Write out each entry again. Keep every word exactly as it is.

Records with modeling code:
————————

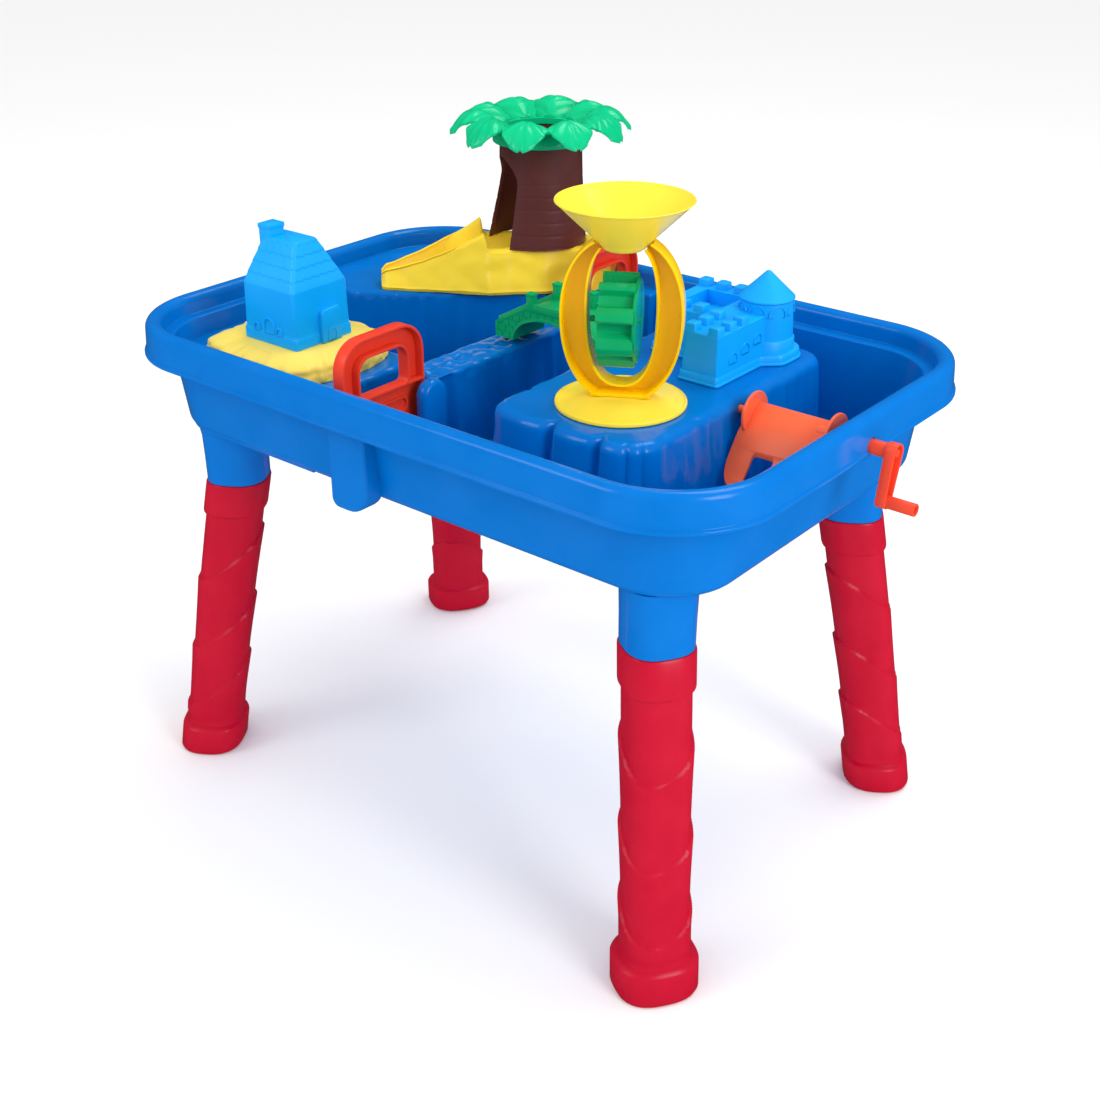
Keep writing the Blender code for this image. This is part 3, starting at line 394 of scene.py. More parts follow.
def inside_wall(x, y, z):
    """Keep a point inside the middle of the basin's wall at its height."""
    radius = RIM_RADIUS - 0.0176 - 0.0102 * min(max((0.4450 - z) / 0.0765, 0.0), 1.2)
    core = Vector((max(min(x, RIM_HALF_X - RIM_RADIUS), RIM_RADIUS - RIM_HALF_X),
                   max(min(y, RIM_HALF_Y - RIM_RADIUS), RIM_RADIUS - RIM_HALF_Y)))
    spoke = Vector((x, y)) - core
    if spoke.length > radius:
        spoke *= radius / spoke.length
    return (core.x + spoke.x, core.y + spoke.y, z)


def rock(bm, corners, top, push, shoulder=0.006, spacing=0.0022, walled=False, crest=None):
    """A block of moulded rock: push moves each point of its side outward by height, and its top is
    closed by rings that step inward."""
    walk = trace(fillet(corners, 10), spacing)
    levels = [(UNDER_Z + 0.001 + (top - shoulder - UNDER_Z - 0.001) * k / 26, 0.0) for k in range(27)]
    levels += [(top - shoulder + shoulder * sin(pi * k / 16), shoulder * (cos(pi * k / 16) - 1))
               for k in range(1, 9)]
    levels += [(top, -shoulder - 0.0015), (top, -shoulder - 0.0035)]
    rings = []
    for z, offset in levels:
        ring = []
        for x, y, nx, ny in walk:
            out = offset + push(x, y, nx, ny, z)
            px, py = x + nx * out, y + ny * out
            ring.append(inside_wall(px, py, z) if walled else (px, py, z))
        rings.append(ring)
    if crest:
        rings.pop()
        rings += crest(rings[-1])
    skin(bm, rings)


def groove(value, middle, width):
    return exp(-((value - middle) / width) ** 2)


# The island: lobes with deep grooves in front, shallow flutes on its other sides.
def island_push(x, y, nx, ny, z):
    low = smooth_step(0.452, 0.380, z)
    out = 0.005 * smooth_step(0.446, 0.366, z)
    if ny < -0.55:
        out -= 0.0085 * groove(x, 0.1240 - 0.06 * (0.445 - z), 0.0040)
        out -= 0.0070 * groove(x, 0.1725 - 0.04 * (0.445 - z), 0.0036)
        out -= 0.0034 * (groove(x, 0.1995, 0.0020) + groove(x, 0.2105, 0.0022))
        out += 0.0020 * sin((x - 0.124) / 0.048 * pi) ** 2
    if abs(nx) > 0.5:
        flutes = lumps(y * 1.0, z * 0.18, x, 0.0105)
        out += (0.0020 + 0.0016 * low) * flutes * smooth_step(0.4, 0.8, abs(nx))
        out -= 0.0045 * groove(y, -0.0820, 0.0050) * (nx < 0)
        out += 0.0013 * lumps(y, z, x, 0.030)
    return out


rock(tub, [(0.055, -0.135, 0.026), (0.215, -0.135, 0.034), (0.215, 0.152, 0.024), (0.055, 0.152, 0.024)],
     PLATEAU_Z, island_push, 0.0095)

# The divider between the gates: a plain recess beside each gate, then a fluted rock face.
def divider_push(x, y, nx, ny, z):
    out = 0.003 * smooth_step(0.440, 0.366, z)
    if nx < 0.5:
        return out + (0.0030 * lumps(y, z * 0.2, x, 0.0120) if nx < -0.5 else 0.0)
    reach = abs(y)
    rockface = smooth_step(0.0870, 0.0800, reach)
    ridges = 0.55 * lumps(y, z * 0.20, x, 0.0090) + 0.45 * lumps(y + 0.3, z * 0.35, x, 0.0190)
    chips = 0.0016 * lumps(y, z, x, 0.0110) * smooth_step(0.420, 0.440, z)
    set_back = 0.0080 * (1 - rockface) * smooth_step(0.4440, 0.4380, z)
    return out - set_back + rockface * (0.0046 * ridges + chips)


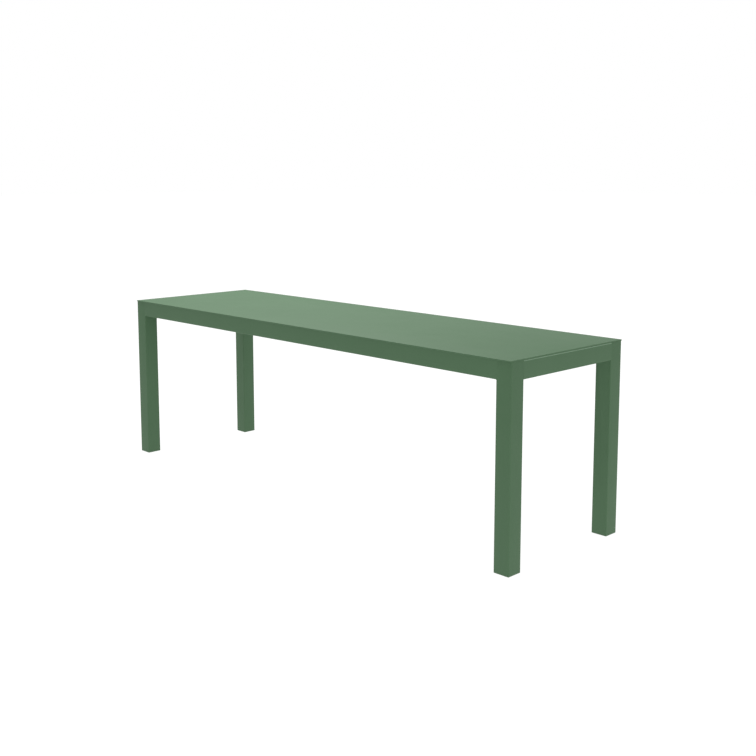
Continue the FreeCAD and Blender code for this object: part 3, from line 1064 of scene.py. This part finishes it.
def coated_bracket(node):
    low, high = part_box(node)
    rearward = 1 if low.y + high.y > 0 else -1
    back = high.y if rearward > 0 else low.y
    drop = high.z - low.z
    reach = high.y - low.y
    path = rounded_path([(0, -drop), (0, 0), (reach, 0)], BRACKET_BEND)
    place = plane(Vector(((low.x + high.x) / 2, back, high.z)), (0, -rearward, 0), (0, 0, 1))
    angle = object_of(f"{node}_coated", extruded(ribbon(path, BRACKET_WALL), high.x - low.x, place))
    drills = stud_drills(node, SCREW_HOLE)
    for box_low, box_high in screw_boxes:
        spot = Vector(((box_low.x + box_high.x) / 2, back, (box_low.z + box_high.z) / 2))
        on_this_side = (box_low.y + box_high.y) * rearward > 0
        if on_this_side and near(spot, node):
            drills.append(drill(spot, (0, 1, 0), SCREW_HOLE, THROUGH_SHEET))
    cut(angle, drills)
    deburred(angle, BRACKET_EDGE)
    return finished(angle, [COAT], "green_powder_coat", node)


for node in sorted(name for name in nodes if name.endswith("_bracket")):
    coated_bracket(node)

# %% [markdown]
# ## Damping tape
#
# Steel on steel drums and rattles, so each bearer has a strip of foam tape along its top. It is
# squeezed to a millimetre, its cut edges bulge very slightly, and it has a hole for each stud.

# %% Damping tape
TAPE_HOLE = 4.05 * MM
TAPE_CORNER = 1 * MM
TAPE_BULGE = 0.25 * MM
TAPE_STEPS = 4


def foam_tape(node):
    low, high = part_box(node)
    half = (high - low) / 2
    rings = []
    for step in range(TAPE_STEPS + 1):
        share = step / TAPE_STEPS
        inset = TAPE_BULGE - TAPE_BULGE * math.sin(math.pi * share)
        z = -half.z + 2 * half.z * share
        rings.append(rounded_square(half.x - inset, half.y - inset, TAPE_CORNER, z))
    strip = object_of(f"{node}_foam", moved(skin(rings), Matrix.Translation((low + high) / 2)))
    cut(strip, stud_drills(node, TAPE_HOLE))
    return finished(strip, [FOAM], "damping_tape", node)


for node in sorted(name for name in nodes if name.endswith("_tape")):
    foam_tape(node)

# %% [markdown]
# ## Threads
#
# A thread is a ridge that climbs one pitch for each turn. On a skin of rings it needs no extra
# geometry: the radius at each point depends on how far along the rod it is and on how far
# round. The ridge is a wave with flat flanks, it fades in under the head, and the last turn
# shrinks to the chamfered tip. A texture could only fake this from one side; here the tip of
# each stud and screw has a real thread on it.

# %% Threaded rings
THREAD_RADIUS = 3.0 * MM
THREAD_DEPTH = 0.55 * MM
PITCH = 1.0 * MM
RINGS_PER_PITCH = 6
TIP = 0.6 * MM
FLANK = 1.2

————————

§ Final result:
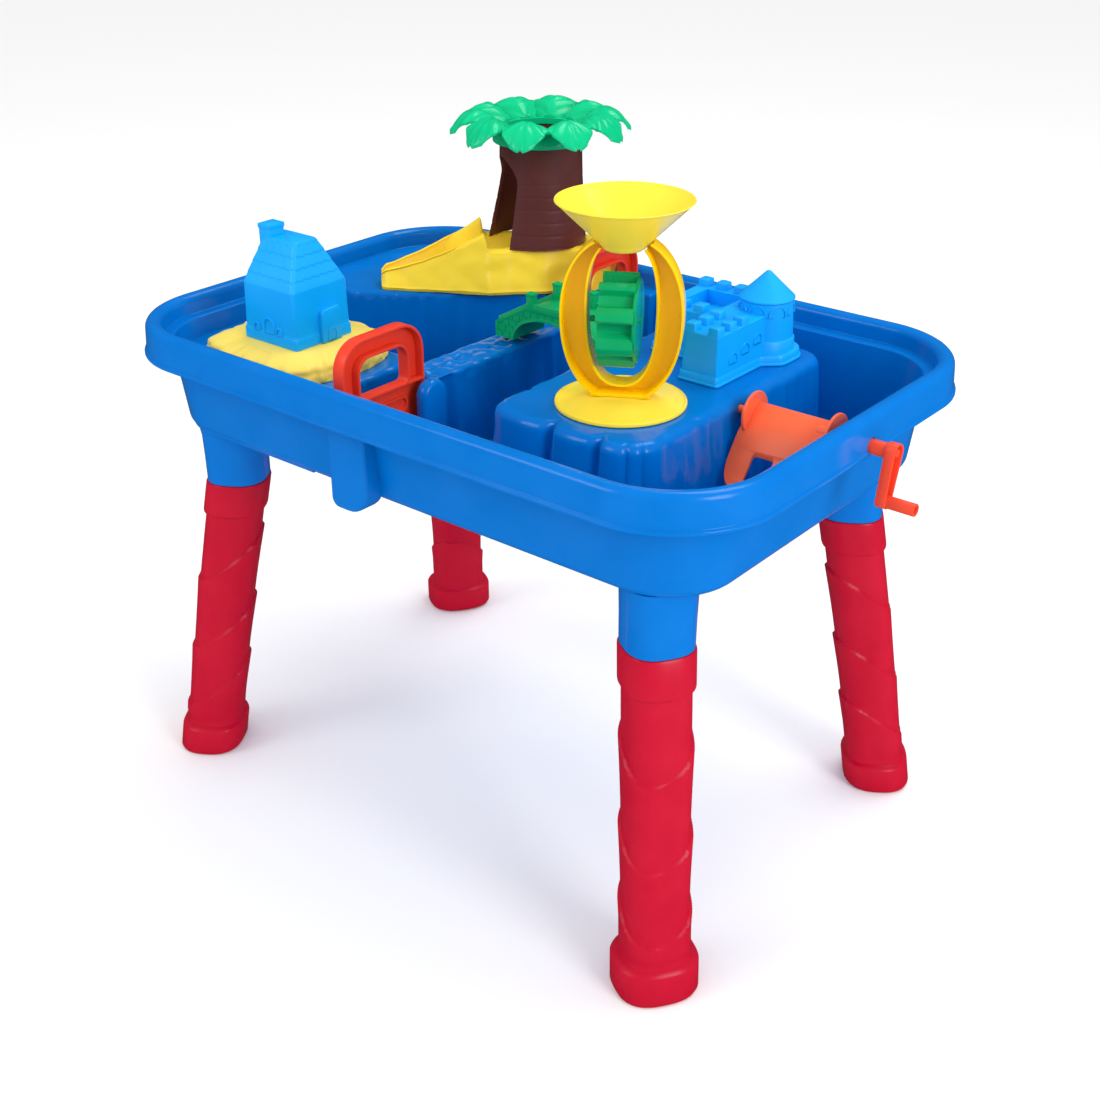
Keep writing the Blender code for this image. This is part 3, starting at line 394 of scene.py. More parts follow.
def inside_wall(x, y, z):
    """Keep a point inside the middle of the basin's wall at its height."""
    radius = RIM_RADIUS - 0.0176 - 0.0102 * min(max((0.4450 - z) / 0.0765, 0.0), 1.2)
    core = Vector((max(min(x, RIM_HALF_X - RIM_RADIUS), RIM_RADIUS - RIM_HALF_X),
                   max(min(y, RIM_HALF_Y - RIM_RADIUS), RIM_RADIUS - RIM_HALF_Y)))
    spoke = Vector((x, y)) - core
    if spoke.length > radius:
        spoke *= radius / spoke.length
    return (core.x + spoke.x, core.y + spoke.y, z)


def rock(bm, corners, top, push, shoulder=0.006, spacing=0.0022, walled=False, crest=None):
    """A block of moulded rock: push moves each point of its side outward by height, and its top is
    closed by rings that step inward."""
    walk = trace(fillet(corners, 10), spacing)
    levels = [(UNDER_Z + 0.001 + (top - shoulder - UNDER_Z - 0.001) * k / 26, 0.0) for k in range(27)]
    levels += [(top - shoulder + shoulder * sin(pi * k / 16), shoulder * (cos(pi * k / 16) - 1))
               for k in range(1, 9)]
    levels += [(top, -shoulder - 0.0015), (top, -shoulder - 0.0035)]
    rings = []
    for z, offset in levels:
        ring = []
        for x, y, nx, ny in walk:
            out = offset + push(x, y, nx, ny, z)
            px, py = x + nx * out, y + ny * out
            ring.append(inside_wall(px, py, z) if walled else (px, py, z))
        rings.append(ring)
    if crest:
        rings.pop()
        rings += crest(rings[-1])
    skin(bm, rings)


def groove(value, middle, width):
    return exp(-((value - middle) / width) ** 2)


# The island: lobes with deep grooves in front, shallow flutes on its other sides.
def island_push(x, y, nx, ny, z):
    low = smooth_step(0.452, 0.380, z)
    out = 0.005 * smooth_step(0.446, 0.366, z)
    if ny < -0.55:
        out -= 0.0085 * groove(x, 0.1240 - 0.06 * (0.445 - z), 0.0040)
        out -= 0.0070 * groove(x, 0.1725 - 0.04 * (0.445 - z), 0.0036)
        out -= 0.0034 * (groove(x, 0.1995, 0.0020) + groove(x, 0.2105, 0.0022))
        out += 0.0020 * sin((x - 0.124) / 0.048 * pi) ** 2
    if abs(nx) > 0.5:
        flutes = lumps(y * 1.0, z * 0.18, x, 0.0105)
        out += (0.0020 + 0.0016 * low) * flutes * smooth_step(0.4, 0.8, abs(nx))
        out -= 0.0045 * groove(y, -0.0820, 0.0050) * (nx < 0)
        out += 0.0013 * lumps(y, z, x, 0.030)
    return out


rock(tub, [(0.055, -0.135, 0.026), (0.215, -0.135, 0.034), (0.215, 0.152, 0.024), (0.055, 0.152, 0.024)],
     PLATEAU_Z, island_push, 0.0095)

# The divider between the gates: a plain recess beside each gate, then a fluted rock face.
def divider_push(x, y, nx, ny, z):
    out = 0.003 * smooth_step(0.440, 0.366, z)
    if nx < 0.5:
        return out + (0.0030 * lumps(y, z * 0.2, x, 0.0120) if nx < -0.5 else 0.0)
    reach = abs(y)
    rockface = smooth_step(0.0870, 0.0800, reach)
    ridges = 0.55 * lumps(y, z * 0.20, x, 0.0090) + 0.45 * lumps(y + 0.3, z * 0.35, x, 0.0190)
    chips = 0.0016 * lumps(y, z, x, 0.0110) * smooth_step(0.420, 0.440, z)
    set_back = 0.0080 * (1 - rockface) * smooth_step(0.4440, 0.4380, z)
    return out - set_back + rockface * (0.0046 * ridges + chips)


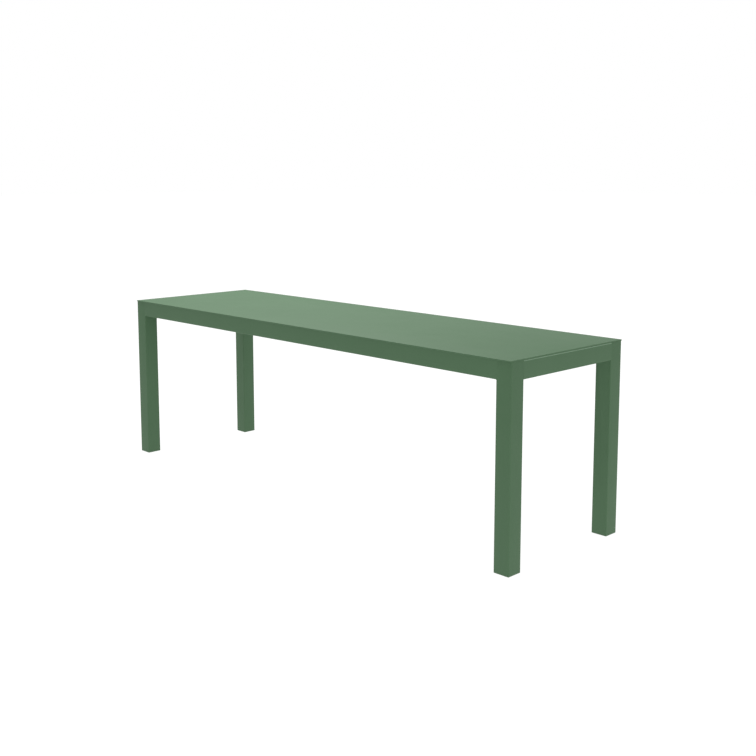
Continue the FreeCAD and Blender code for this object: part 3, from line 1064 of scene.py. This part finishes it.
def coated_bracket(node):
    low, high = part_box(node)
    rearward = 1 if low.y + high.y > 0 else -1
    back = high.y if rearward > 0 else low.y
    drop = high.z - low.z
    reach = high.y - low.y
    path = rounded_path([(0, -drop), (0, 0), (reach, 0)], BRACKET_BEND)
    place = plane(Vector(((low.x + high.x) / 2, back, high.z)), (0, -rearward, 0), (0, 0, 1))
    angle = object_of(f"{node}_coated", extruded(ribbon(path, BRACKET_WALL), high.x - low.x, place))
    drills = stud_drills(node, SCREW_HOLE)
    for box_low, box_high in screw_boxes:
        spot = Vector(((box_low.x + box_high.x) / 2, back, (box_low.z + box_high.z) / 2))
        on_this_side = (box_low.y + box_high.y) * rearward > 0
        if on_this_side and near(spot, node):
            drills.append(drill(spot, (0, 1, 0), SCREW_HOLE, THROUGH_SHEET))
    cut(angle, drills)
    deburred(angle, BRACKET_EDGE)
    return finished(angle, [COAT], "green_powder_coat", node)


for node in sorted(name for name in nodes if name.endswith("_bracket")):
    coated_bracket(node)

# %% [markdown]
# ## Damping tape
#
# Steel on steel drums and rattles, so each bearer has a strip of foam tape along its top. It is
# squeezed to a millimetre, its cut edges bulge very slightly, and it has a hole for each stud.

# %% Damping tape
TAPE_HOLE = 4.05 * MM
TAPE_CORNER = 1 * MM
TAPE_BULGE = 0.25 * MM
TAPE_STEPS = 4


def foam_tape(node):
    low, high = part_box(node)
    half = (high - low) / 2
    rings = []
    for step in range(TAPE_STEPS + 1):
        share = step / TAPE_STEPS
        inset = TAPE_BULGE - TAPE_BULGE * math.sin(math.pi * share)
        z = -half.z + 2 * half.z * share
        rings.append(rounded_square(half.x - inset, half.y - inset, TAPE_CORNER, z))
    strip = object_of(f"{node}_foam", moved(skin(rings), Matrix.Translation((low + high) / 2)))
    cut(strip, stud_drills(node, TAPE_HOLE))
    return finished(strip, [FOAM], "damping_tape", node)


for node in sorted(name for name in nodes if name.endswith("_tape")):
    foam_tape(node)

# %% [markdown]
# ## Threads
#
# A thread is a ridge that climbs one pitch for each turn. On a skin of rings it needs no extra
# geometry: the radius at each point depends on how far along the rod it is and on how far
# round. The ridge is a wave with flat flanks, it fades in under the head, and the last turn
# shrinks to the chamfered tip. A texture could only fake this from one side; here the tip of
# each stud and screw has a real thread on it.

# %% Threaded rings
THREAD_RADIUS = 3.0 * MM
THREAD_DEPTH = 0.55 * MM
PITCH = 1.0 * MM
RINGS_PER_PITCH = 6
TIP = 0.6 * MM
FLANK = 1.2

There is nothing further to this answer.